**What you need to do**
Emit the exact text of every line from the line with "Recreate this object" to the line with "on a bench.", both ends included. No other output is expected.

**Data for the task**
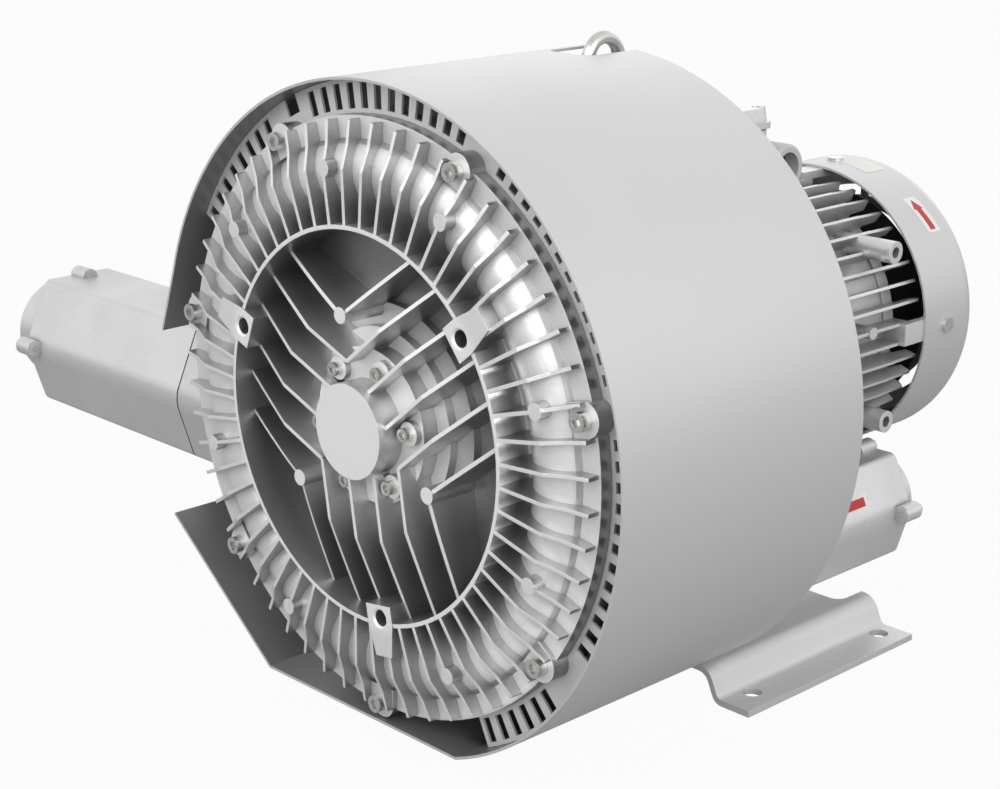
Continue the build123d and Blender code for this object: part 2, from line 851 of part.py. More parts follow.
export_step(middle_casing.part, "parts/middle_casing.step")

# Interstage bush: flanged ring that seals the partition round the spacer sleeve
bush_flange = 4.0
with BuildPart() as interstage_bush:
    with BuildSketch(section):
        with BuildLine():
            Polyline(
                (partition_station - bush_flange, sleeve_radius + run_gap),
                (partition_station - bush_flange, sleeve_radius + bush_wall + bush_flange),
                (partition_station, sleeve_radius + bush_wall + bush_flange),
                (partition_station, sleeve_radius + bush_wall - fit_gap),
                (partition_station + partition_wall, sleeve_radius + bush_wall - fit_gap),
                (partition_station + partition_wall, sleeve_radius + run_gap),
                close=True,
            )
        make_face()
    revolve(axis=shaft_axis)
interstage_bush.part.label = "interstage_bush"
export_step(interstage_bush.part, "parts/interstage_bush.step")

# Rear casing: ribs behind the second channel, as one pattern
rear_arc_centre = (rear_chamber_end - channel_centre_depth, channel_radius)
rear_skin_foot_station = rear_chamber_end + channel_skin_depth(land_outer_radius)
rear_crest_station = rear_chamber_end + channel_depth + channel_wall + rear_rib_rise
rear_rib_root = lantern_radius - lantern_wall / 2
rear_rib_middle = (rear_rib_root + casing_outer_radius) / 2
with BuildPart() as rear_ribs:
    with BuildSketch(facing(rear_crest_station)):
        with PolarLocations(rear_rib_middle, rear_rib_count, start_angle=rib_start_angle):
            Rectangle(casing_outer_radius - rear_rib_root + 2, rear_rib_thickness)
    extrude(amount=rear_crest_station - rear_wall_station)
    with BuildSketch(section):
        with BuildLine():
            Polyline(
                (rear_wall_back - 2, rear_rib_root),
                (rear_crest_station, rear_rib_root),
                (rear_crest_station, channel_radius),
                (rear_crest_station - 2 * rear_rib_rise, casing_outer_radius - 2),
                (rear_arc_centre[0], casing_outer_radius - 1),
                (rear_skin_foot_station - 2, channel_foot_radius - 1),
                (rear_skin_foot_station - 2, land_inner_radius - 2),
                (rear_wall_back - 2, land_inner_radius - 2),
                close=True,
            )
        make_face()
        with Locations(rear_arc_centre):
            Circle(wall_middle_arc, mode=Mode.SUBTRACT)
    revolve(axis=shaft_axis, mode=Mode.INTERSECT)

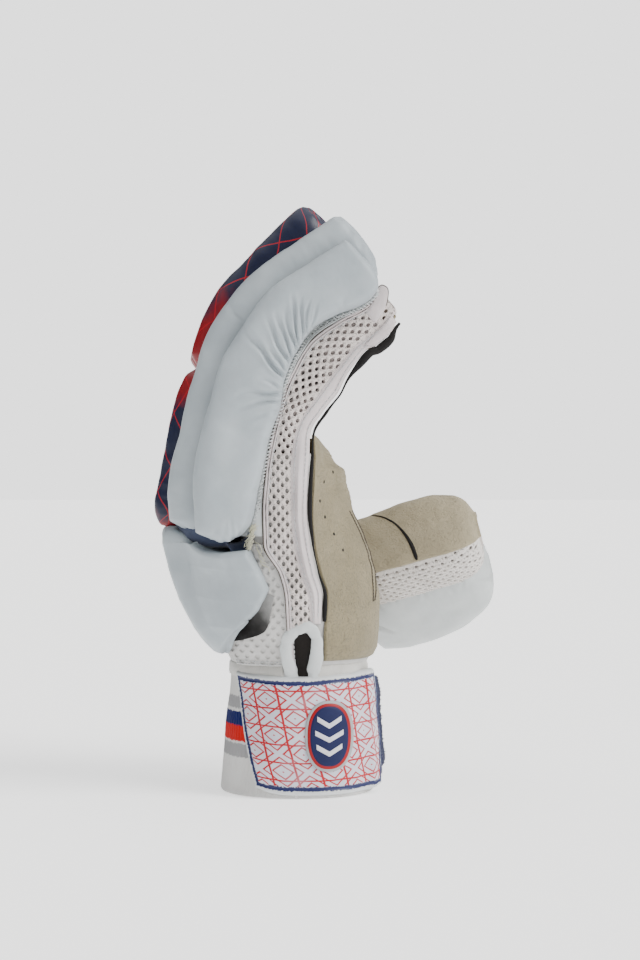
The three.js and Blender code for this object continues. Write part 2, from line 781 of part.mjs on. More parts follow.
// Fingers.
for (const [name, finger] of Object.entries(fingers)) {
  const line = lines[name];
  const below = box(-farReach, farReach, -farReach, farReach, 0, stallBottom);
  const stall = stallSolid(finger, line, 0).subtract(stallSolid(finger, line, -shellWall)).subtract(below);
  addPiece(`${name}_stall`, stall, colours.mesh);
  addPiece(`${name}_leather`, fingerLeather(finger, line), colours.leather);
}
const rolls = [
  { name: "little_roll", finger: "little", rows: outerRollRows, colour: colours.white },
  { name: "ring_roll_lower", finger: "ring", rows: lowerRollRows, colour: colours.navy },
  { name: "ring_roll_upper", finger: "ring", rows: upperRollRows, colour: colours.navy },
  { name: "middle_roll_lower", finger: "middle", rows: lowerRollRows, colour: colours.navy },
  { name: "middle_roll_upper", finger: "middle", rows: upperRollRows, colour: colours.navy },
  { name: "index_roll", finger: "index", rows: outerRollRows, colour: colours.white },
];
for (const roll of rolls) {
  const finger = fingers[roll.finger];
  const line = lines[roll.finger];
  const body = rollSolid(finger, line, roll.rows);
  addPiece(roll.name, body.subtract(handKeepOut).subtract(stallSolid(finger, line, clearance)), roll.colour);
}
addPiece("little_side_pad", sidePadSolid(lines.little, -1), colours.white);
addPiece("index_side_pad", sidePadSolid(lines.index, 1), colours.white);

// Trim along the little-finger side.
const littleKeepOut = stallSolid(fingers.little, lines.little, clearance / 2);
const trimStart = pipingWidth + clearance;
const trim = edgeStrip(lines.little, trimStart, trimStart + trimWidth, trimWall);
const slimKeepOut = handSolid(clearance / 2, 0);
addPiece("side_trim", trim.subtract(littleKeepOut).subtract(slimKeepOut), colours.white);
const piping = edgeStrip(lines.little, 0, pipingWidth, trimWall);
addPiece("palm_piping", piping.subtract(littleKeepOut).subtract(slimKeepOut), colours.black);

// Thumb.
const thumbShell = thumbTube(0, 0).subtract(thumbHollow).subtract(palmKeepOut);
addPiece("thumb_stall", thumbShell, colours.mesh);
addPiece("thumb_leather", thumbLeatherSolid().subtract(palmKeepOut), colours.leather);
addPiece("thumb_pad", thumbPadSolid().subtract(palmKeepOut).subtract(thumbKeepOut), colours.white);

export default group;
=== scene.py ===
# Cricket batting glove, right hand, standing on its cuff.
import math
import bmesh
import bpy
import numpy as np
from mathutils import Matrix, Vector
from mathutils.bvhtree import BVHTree


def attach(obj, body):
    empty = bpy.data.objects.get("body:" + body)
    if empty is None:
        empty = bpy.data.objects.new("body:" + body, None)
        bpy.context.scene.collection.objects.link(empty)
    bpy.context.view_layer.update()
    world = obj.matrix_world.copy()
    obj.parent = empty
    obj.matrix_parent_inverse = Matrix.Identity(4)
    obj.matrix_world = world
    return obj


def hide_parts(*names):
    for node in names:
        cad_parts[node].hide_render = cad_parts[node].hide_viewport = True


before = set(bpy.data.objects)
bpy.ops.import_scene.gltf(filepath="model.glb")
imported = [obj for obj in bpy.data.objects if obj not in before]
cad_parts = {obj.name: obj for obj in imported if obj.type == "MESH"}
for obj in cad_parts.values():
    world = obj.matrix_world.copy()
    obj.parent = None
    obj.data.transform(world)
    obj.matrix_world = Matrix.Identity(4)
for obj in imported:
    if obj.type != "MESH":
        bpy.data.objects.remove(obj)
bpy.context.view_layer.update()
bpy.ops.object.select_all(action="DESELECT")
scene = bpy.context.scene
rng = np.random.default_rng(11)

# millimetres, before the shift that centres the glove: x to the palm, y to the thumb side
place = {"x": -14.31, "y": -4.6}

studio = {
    "behind": 2.15, "front": 0.22, "left": 0.02, "above": 1.8, "floorColour": (0.93, 0.93, 0.927),
    "floorGlow": 0.78, "floorRadius": 14.0, "sunPower": 3.5, "sunFrom": (1.55, -0.72, 1.1), "sunAngle": 34,
    "sunColour": (1.0, 0.99, 0.975), "eye": (9.9, -950.0, 152.3), "lens": 71.8, "sensor": 36.0, "reach": 60.0,
    "frame": (640, 960),
}
waves = {"count": 7, "stretch": (0.7, 1.4), "phase": 6.28, "level": 2.6}
thread = {"wobble": 0.06, "sink": 0.12, "shape": [0.7, 1.0, 1.05, 1.0, 0.7], "sides": 6}
outOfSide = [0.0, -1.0, 0.0]


# helpers for shapes: all in millimetres until a mesh is made
def mix(start, end, share):
    return start + (end - start) * share


def smoothStep(value):
    value = np.clip(value, 0.0, 1.0)
    return value * value * (3.0 - 2.0 * value)


def bump(value, middle, width):
    return np.exp(-(((value - middle) / width) ** 2))


def curve(stations, values, at):
    xs, ys = np.asarray(stations, float), np.asarray(values, float)
    step = np.diff(xs)
    slope = np.diff(ys) / step
    tangent = np.zeros_like(ys)
    inner = slope[:-1] * slope[1:]
    total = slope[:-1] + slope[1:]
    tangent[1:-1] = np.where(inner > 0, 2 * inner / np.where(total == 0, 1, total), 0)
    tangent[0], tangent[-1] = slope[0], slope[-1]
    at = np.clip(at, xs[0], xs[-1])
    i = np.clip(np.searchsorted(xs, at) - 1, 0, len(step) - 1)
    t = (at - xs[i]) / step[i]
    return (
        (2 * t**3 - 3 * t**2 + 1) * ys[i]
        + (t**3 - 2 * t**2 + t) * step[i] * tangent[i]
        + (3 * t**2 - 2 * t**3) * ys[i + 1]
        + (t**3 - t**2) * step[i] * tangent[i + 1]
    )


def rounded(turn, power):
    along, across = np.cos(turn), np.sin(turn)
    return np.sign(along) * np.abs(along) ** power, np.sign(across) * np.abs(across) ** power


def spots(*parts):
    return np.stack(np.broadcast_arrays(*(np.asarray(part, float) for part in parts)), -1)


def evenNoise(points, size, seed, octaves=3):
    # smooth noise of the place, summed waves with fixed random directions
    source = np.random.default_rng(seed)
    total = np.zeros(points.shape[:-1])
    strength, scale, norm = 1.0, size, 0.0
    for _ in range(octaves):
        for _ in range(waves["count"]):
            direction = source.normal(size=3)
            direction /= np.linalg.norm(direction)
            pace = 2 * math.pi / (scale * source.uniform(*waves["stretch"]))
            total += strength * np.sin(points @ direction * pace + source.uniform(0, waves["phase"]))
        norm += strength * waves["level"]
        strength *= 0.5
        scale *= 0.5
    return total / norm


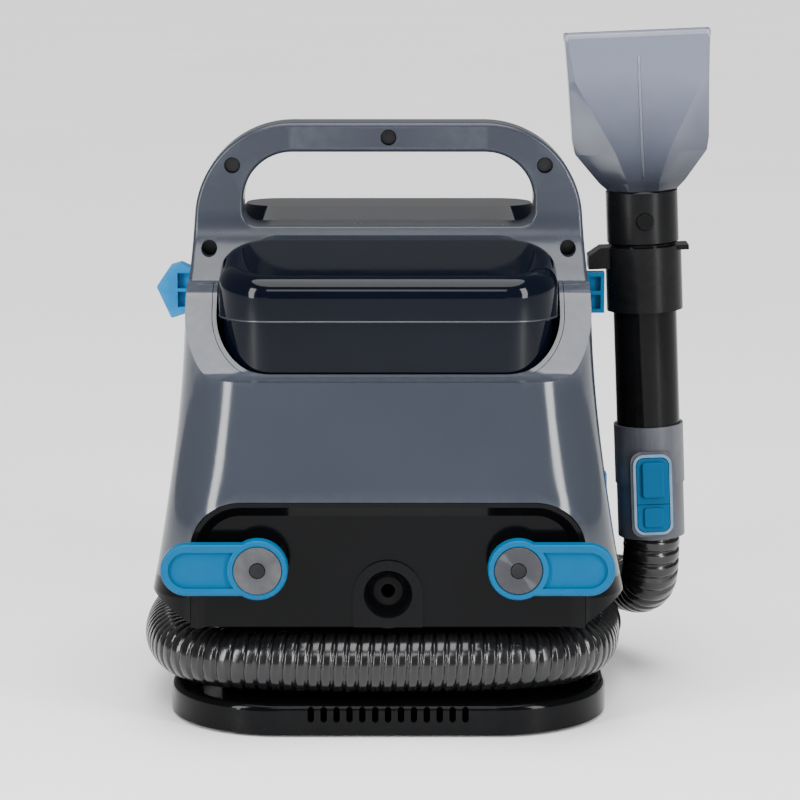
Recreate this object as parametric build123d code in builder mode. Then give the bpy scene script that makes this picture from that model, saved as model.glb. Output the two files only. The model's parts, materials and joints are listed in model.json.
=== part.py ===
"""Portable carpet spot cleaner, modelled as it comes apart on a bench.

A low black foot and a narrow waist carry a flared body. The hose is wound once round the waist and
runs up to a hand tool that hangs in a collar on the right. A dirty-water tank stands in a well in
front of the carrying handle and a clean-water tank stands in a well behind it.

Frame: millimetres, +X to the machine's right as seen from the front, +Y to the back, +Z up.
The origin is on the floor under the middle of the foot. The front of the machine faces -Y.
"""

import os
from math import cos, pi, radians, sin, tan

from build123d import *

os.makedirs("parts", exist_ok=True)

# ------------------------------------------------------------------ driving dimensions
wall = 3.0  # body mouldings
thin_wall = 2.4  # tanks, lids and wells
gap = 0.4  # between two fixed mouldings that meet
loose = 4.0  # round a tank in its well
lid_play = 1.5  # round a lid as it comes up past the deck and the handle
running = 0.08  # radial play of a turning fit

# foot, waist and the hose channel
foot_width, foot_depth, foot_corner = 264.0, 250.0, 68.0
foot_bottom, foot_top = 2.0, 20.0
ring_inset, ring_band = 6.0, 9.0
waist_width, waist_depth, waist_corner = 206.0, 184.0, 60.0
channel_top = 67.0
vent_count, vent_pitch, vent_width, vent_height = 13, 7.6, 3.8, 9.5
vent_sill = foot_top - vent_height - 1.2

# body: vertical at the foot of the flare, slimmer towards the top
body_foot, body_top = 84.0, 260.0
shell_foot = 93.0  # the seam between the black tub and the grey shell
brow_height = 142.0  # top of the front panel's arch
low_width, low_depth, low_corner = 280.0, 256.0, 38.0
top_width, top_depth, top_corner = 242.0, 217.0, 46.0
side_flare, brow_flare = 1.8, 2.5  # powers of the two flares
tub_floor_width = 224.0
rim_front_z, rim_run_front, rim_run_back = 210.0, 101.0, 50.0
rim_thickness = 6.0

# front panel and its two cord hooks
arch_width, arch_corner = 232.0, 30.0
panel_recess, panel_sheet = 5.0, 3.5
band_width, band_lip, band_rise = 8.5, 3.0, 3.4  # the raised band round the front panel
hook_x, hook_z = 75.6, 105.6
boss_radius, boss_length = 16.6, 14.0
hook_ring_radius, hook_thickness = 17.7, 8.0
hook_reach, hook_paddle_width, hook_rim, hook_sink = 41.0, 30.4, 4.6, 1.8
pivot_radius, cap_radius, cap_thickness, cap_bore = 8.0, 13.9, 3.0, 4.8
outlet_radius, outlet_z, outlet_plate = 20.3, 86.7, 1.6
bowl_radius, bowl_depth, gland_radius, cord_bore = 14.3, 8.0, 8.5, 4.2

# tanks, wells and lids
tank_width, tank_corner = 197.0, 30.0
front_tank_depth, rear_tank_depth = 82.0, 64.0
front_tank_y, rear_tank_y = -54.0, 63.0
well_floor = 112.0
lid_step = 2.5  # a lid is this much proud of its tank all round
lid_line, lid_front_z, lid_back_z, lid_round = 243.0, 268.0, 287.0, 13.0
lid_lap = 7.0
rear_lid_line, rear_lid_top, rear_lid_round = 262.0, 297.0, 11.0
filler_radius, filler_neck, filler_height, filler_lap = 21.0, 16.0, 11.0, 6.0
cap_grips, cap_grip_radius = 24, 1.4
valve_x, valve_stem, valve_head = 40.0, 3.0, 6.5
valve_seat, valve_lift, valve_travel = 7.0, 0.6, 7.4  # heights inside the filler cap
socket_radius, socket_depth, socket_bore = 9.0, 8.0, 2.5

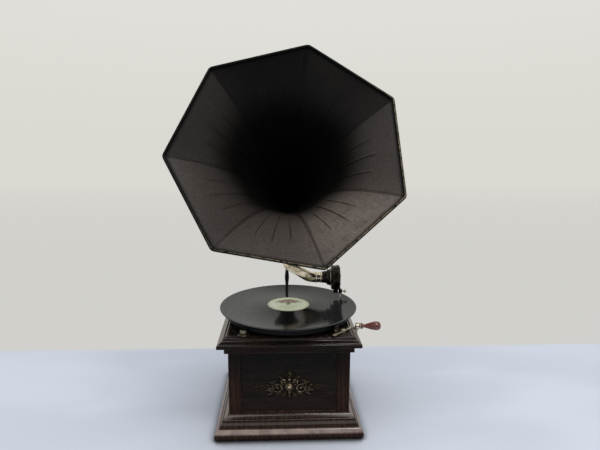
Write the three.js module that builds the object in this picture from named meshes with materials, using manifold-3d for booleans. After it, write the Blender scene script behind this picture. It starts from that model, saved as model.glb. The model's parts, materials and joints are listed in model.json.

**Exercise result**
Recreate this object as parametric build123d code in builder mode. Then give the bpy scene script that makes this picture from that model, saved as model.glb. Output the two files only. The model's parts, materials and joints are listed in model.json.
=== part.py ===
"""Portable carpet spot cleaner, modelled as it comes apart on a bench.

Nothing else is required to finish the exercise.